Friday, October 26, 2001
CJP to Name Independent Counsel to Probe Charge Against Henley
By KENNETH OFGANG, Staff Writer/Appellate Courts
The Commission on Judicial Performance will retain an independent examiner to investigate the conflict-of-interest charges brought against commission Director-Chief Counsel Victoria Henley, the commission’s chairman said yesterday.
“As an independent state agency that handles complaints about California’s judicial officers for judicial misconduct or wrongdoing, we have a responsibility to uphold the highest standards in our investigation and deliberation of judicial misconduct,” San Francisco attorney Michael Kahn said in a statement.
“The Commission has determined to thoroughly investigate the allegations of conflict of interest,” he continued. “We remain committed to maintaining the high standards expected of our process in order to preserve public confidence in the judiciary.”
Call With Geragos
The decision to engage an outside lawyer, sources said, grew out of Wednesday’s conference call to deal with revelations by Los Angeles attorney Mark Geragos that Henley’s husband is representing the plaintiffs in a malpractice suit against Geragos’ client, former Sonoma Superior Court Judge Patricia Gray.

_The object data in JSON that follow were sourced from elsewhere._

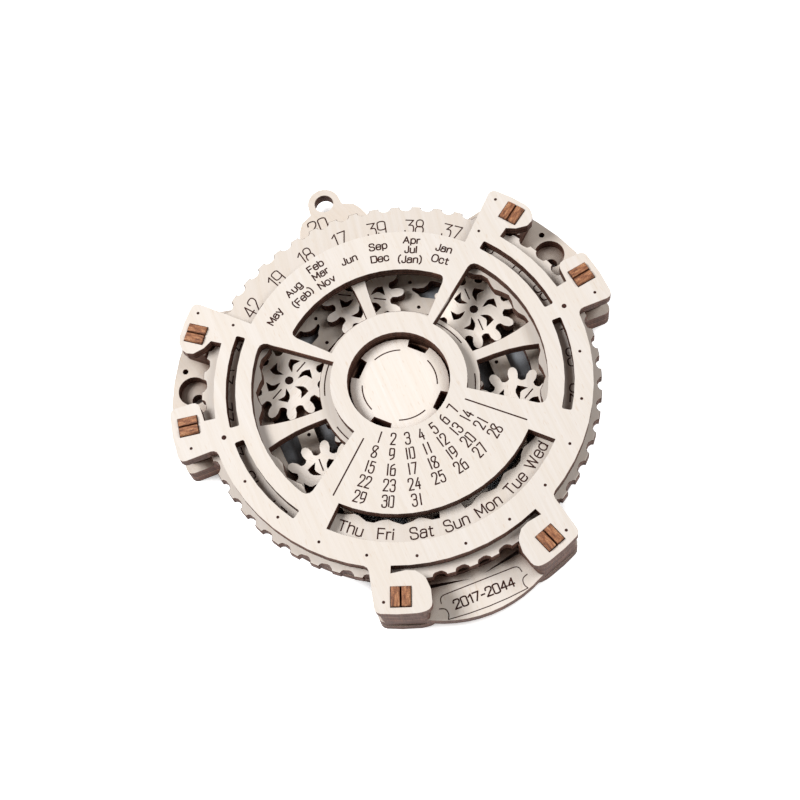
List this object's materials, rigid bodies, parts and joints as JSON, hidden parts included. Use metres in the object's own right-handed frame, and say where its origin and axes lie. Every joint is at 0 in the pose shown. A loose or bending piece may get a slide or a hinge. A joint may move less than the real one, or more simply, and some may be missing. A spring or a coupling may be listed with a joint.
{
  "type": "perpetual desk calendar",
  "caption": "Round plywood desk calendar with a turning year wheel that drives a planetary gear train behind a plate of months and dates.",
  "frame": {"origin": "centre of the back plate's rear face, on the year wheel's axis", "axes": "+Z out of the front face along the wheel's axis, +Y up to the hanging loop, +X to the right of someone who looks at the front"},
  "size_m": [0.1272, 0.1372, 0.0183],
  "materials": {
    "birch": "sanded",
    "shaded_birch": "sanded",
    "peg_wood": "sanded"
  },
  "bodies": {
    "frame": {"back_plate": "shaded_birch", "hanger_plate": "birch", "name_plate": "birch", "front_plate": "birch", "centre_disc": "birch", "upper_hub_disc": "shaded_birch", "lower_hub_disc": "shaded_birch", "planet_axle_1": "peg_wood", "planet_axle_2": "peg_wood", "planet_axle_3": "peg_wood", "planet_axle_4": "peg_wood", "planet_axle_5": "peg_wood", "planet_axle_6": "peg_wood", "spacer_rear_left_upper": "shaded_birch", "spacer_front_left_upper": "shaded_birch", "spacer_rear_left_lower": "shaded_birch", "spacer_front_left_lower": "shaded_birch", "spacer_rear_left_bottom": "shaded_birch", "spacer_front_left_bottom": "shaded_birch", "spacer_rear_right_upper": "shaded_birch", "spacer_front_right_upper": "shaded_birch", "spacer_rear_right_lower": "shaded_birch", "spacer_front_right_lower": "shaded_birch", "spacer_rear_right_bottom": "shaded_birch", "spacer_front_right_bottom": "shaded_birch", "peg_left_upper": "peg_wood", "peg_left_lower": "peg_wood", "peg_left_bottom": "peg_wood", "peg_right_upper": "peg_wood", "peg_right_lower": "peg_wood", "peg_right_bottom": "peg_wood"},
    "wheel": {"year_wheel": "birch", "carrier_ring": "shaded_birch", "ring_gear": "shaded_birch"},
    "sun": {"sun_gear": "birch"},
    "planet_1": {"planet_gear_1": "birch"},
    "planet_2": {"planet_gear_2": "birch"},
    "planet_3": {"planet_gear_3": "birch"},
    "planet_4": {"planet_gear_4": "birch"},
    "planet_5": {"planet_gear_5": "birch"},
    "planet_6": {"planet_gear_6": "birch"}
  },
  "joints": [
    {"name": "year_wheel_turn", "type": "hinge", "parent": "frame", "child": "wheel", "pos_m": [0, 0, 0.0105], "axis": [0, 0, 1], "continuous": true},
    {"name": "sun_gear_turn", "type": "hinge", "parent": "frame", "child": "sun", "pos_m": [0, 0, 0.005], "axis": [0, 0, 1], "continuous": true},
    {"name": "planet_gear_1_turn", "type": "hinge", "parent": "frame", "child": "planet_1", "pos_m": [0, 0.0325, 0.005], "axis": [0, 0, 1], "continuous": true},
    {"name": "planet_gear_2_turn", "type": "hinge", "parent": "frame", "child": "planet_2", "pos_m": [-0.02815, 0.01625, 0.005], "axis": [0, 0, 1], "continuous": true},
    {"name": "planet_gear_3_turn", "type": "hinge", "parent": "frame", "child": "planet_3", "pos_m": [-0.02815, -0.01625, 0.005], "axis": [0, 0, 1], "continuous": true},
    {"name": "planet_gear_4_turn", "type": "hinge", "parent": "frame", "child": "planet_4", "pos_m": [0, -0.0325, 0.005], "axis": [0, 0, 1], "continuous": true},
    {"name": "planet_gear_5_turn", "type": "hinge", "parent": "frame", "child": "planet_5", "pos_m": [0.02815, -0.01625, 0.005], "axis": [0, 0, 1], "continuous": true},
    {"name": "planet_gear_6_turn", "type": "hinge", "parent": "frame", "child": "planet_6", "pos_m": [0.02815, 0.01625, 0.005], "axis": [0, 0, 1], "continuous": true}
  ],
  "couplings": [
    {"joint": "sun_gear_turn", "follows": "year_wheel_turn", "ratio": -2},
    {"joint": "planet_gear_1_turn", "follows": "year_wheel_turn", "ratio": 4},
    {"joint": "planet_gear_2_turn", "follows": "year_wheel_turn", "ratio": 4},
    {"joint": "planet_gear_3_turn", "follows": "year_wheel_turn", "ratio": 4},
    {"joint": "planet_gear_4_turn", "follows": "year_wheel_turn", "ratio": 4},
    {"joint": "planet_gear_5_turn", "follows": "year_wheel_turn", "ratio": 4},
    {"joint": "planet_gear_6_turn", "follows": "year_wheel_turn", "ratio": 4}
  ]
}
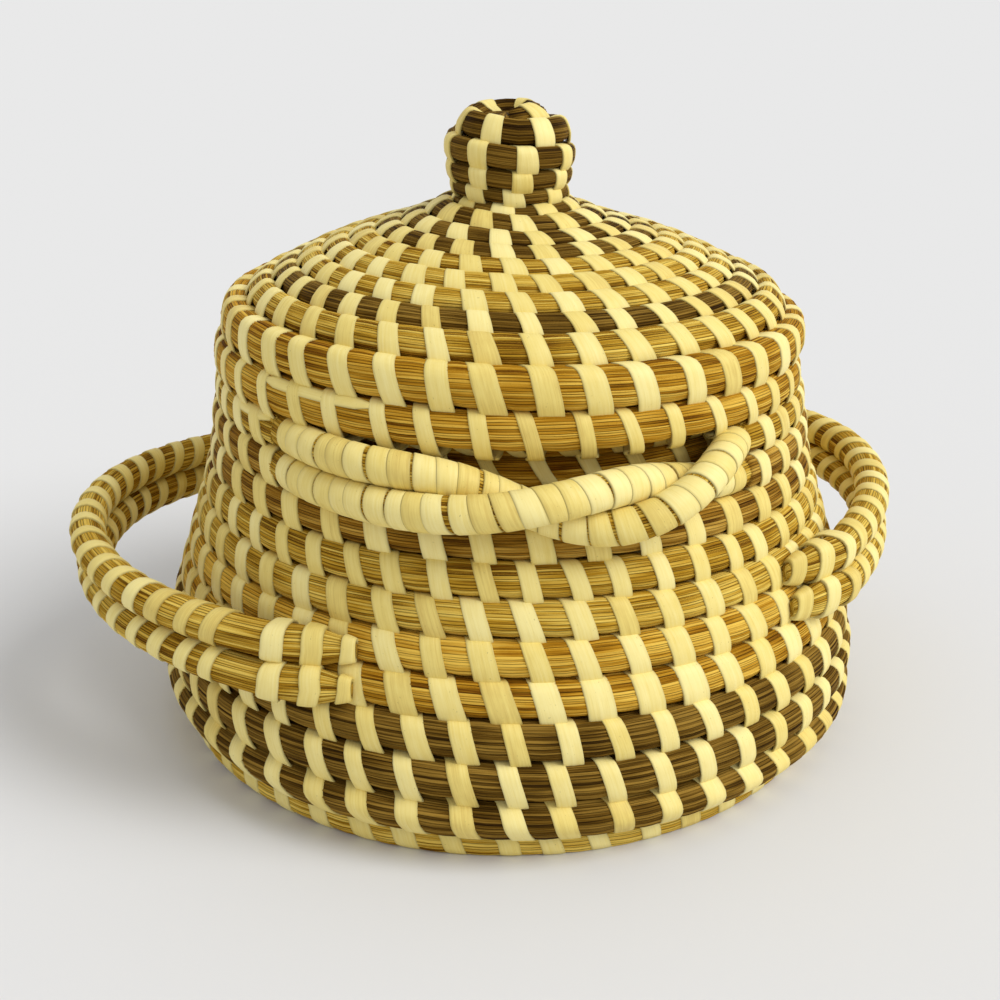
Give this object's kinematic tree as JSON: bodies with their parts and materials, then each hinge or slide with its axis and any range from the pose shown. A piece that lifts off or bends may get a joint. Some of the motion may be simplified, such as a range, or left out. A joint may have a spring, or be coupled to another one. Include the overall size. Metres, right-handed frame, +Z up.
{
  "type": "coiled sweetgrass basket",
  "caption": "Coiled grass storage basket with a lift-off domed lid, a coiled knob, two ear handles and a twisted band of two bundles at the neck.",
  "frame": {"origin": "middle of the flat underside, on the upright axis of the basket", "axes": "+Z up through the lid's knob, -Y towards the pictured front with the twisted band, +X towards the right handle"},
  "size_m": [0.305, 0.2634, 0.2217],
  "materials": {
    "golden_grass": "dry golden grass, matt with a faint sheen along the stems",
    "amber_grass": "dry amber grass, matt with a faint sheen along the stems",
    "russet_grass": "dry reddish brown grass, matt",
    "dark_grass": "dry dark brown grass, matt",
    "palm_strip": "pale cream palm strip with a fine grain along it, satin"
  },
  "bodies": {
    "basket": {"base_start_knot": "golden_grass", "base_coil": "golden_grass", "foot_coil": "golden_grass", "dark_belly_coil": "dark_grass", "handle_band_coil": "amber_grass", "upper_wall_coil": "golden_grass", "neck_coil": "russet_grass", "right_lower_rim_coil": "russet_grass", "front_lower_strand": "palm_strip", "left_lower_rim_coil": "russet_grass", "back_lower_strand": "palm_strip", "right_upper_rim_coil": "golden_grass", "front_upper_strand": "palm_strip", "left_upper_rim_coil": "golden_grass", "back_upper_strand": "palm_strip", "rim_end_coil": "golden_grass", "left_handle_upper_coil": "russet_grass", "left_handle_lower_coil": "russet_grass", "right_handle_upper_coil": "russet_grass", "right_handle_lower_coil": "russet_grass"},
    "lid": {"lid_flange_coil": "amber_grass", "lid_edge_coil": "amber_grass", "outer_crown_coil": "golden_grass", "dark_ring_coil": "dark_grass", "inner_crown_coil": "golden_grass", "dark_collar_coil": "dark_grass", "knob_coil": "dark_grass", "knob_cap_coil": "dark_grass"}
  },
  "joints": [
    {"name": "lid_lift", "type": "slide", "parent": "basket", "child": "lid", "axis": [0, 0, 1], "range_m": [0, 0.08]}
  ]
}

Gray has been charged by the commission with violating the ethical prohibitions against discussion of pending cases and appearing to advocate a position on a case, in connection with mailers attacking her opponent in last year’s elections. Gray lost the closely contested race to Elliot Daum, a former deputy public defender.
In letters to the commission earlier this week, Geragos urged that the charges against Gray be dismissed. The judge’s chances of a fair disposition have been irremediably prejudiced, he said, not only because Henley failed to disclose she is married to Michael L. Boli, but because the couple may have used the proceeding against Gray to gain leverage in the malpractice action.
Geragos commented yesterday that while he is known to be “not too keen on the idea of independent counsel, in this case I’ll reserve judgment until I find out who the person is.”
Geragos two years ago successfully represented Susan McDougal, a friend of former President Bill Clinton, on obstruction-of-justices charges brought by Kenneth Starr under the since-expired federal independent counsel statute.
A panel of three superior court judges named as special masters by the state Supreme Court was to convene in San Francisco Nov. 6 to hear evidence on the charges against Gray.
But the commission decided Wednesday to continue the hearing to an undetermined date.
Boli, whose full legal name is Louis Alexander Boli IV—the name listed on records describing property he and Henley own as husband and wife—told the MetNews that he did not become aware of the CJP accusations against Gray until they were made public last December. That was 16 months after he sued Gray, who practiced law in Santa Rosa before her 1994 election to the bench.
He declined to discuss when Henley became aware of the malpractice suit, citing advice of counsel, and would not comment on remarks attributed to him by a San Francisco newspaper, which quoted him on its website Wednesday as saying that he told her about the suit in early 2000.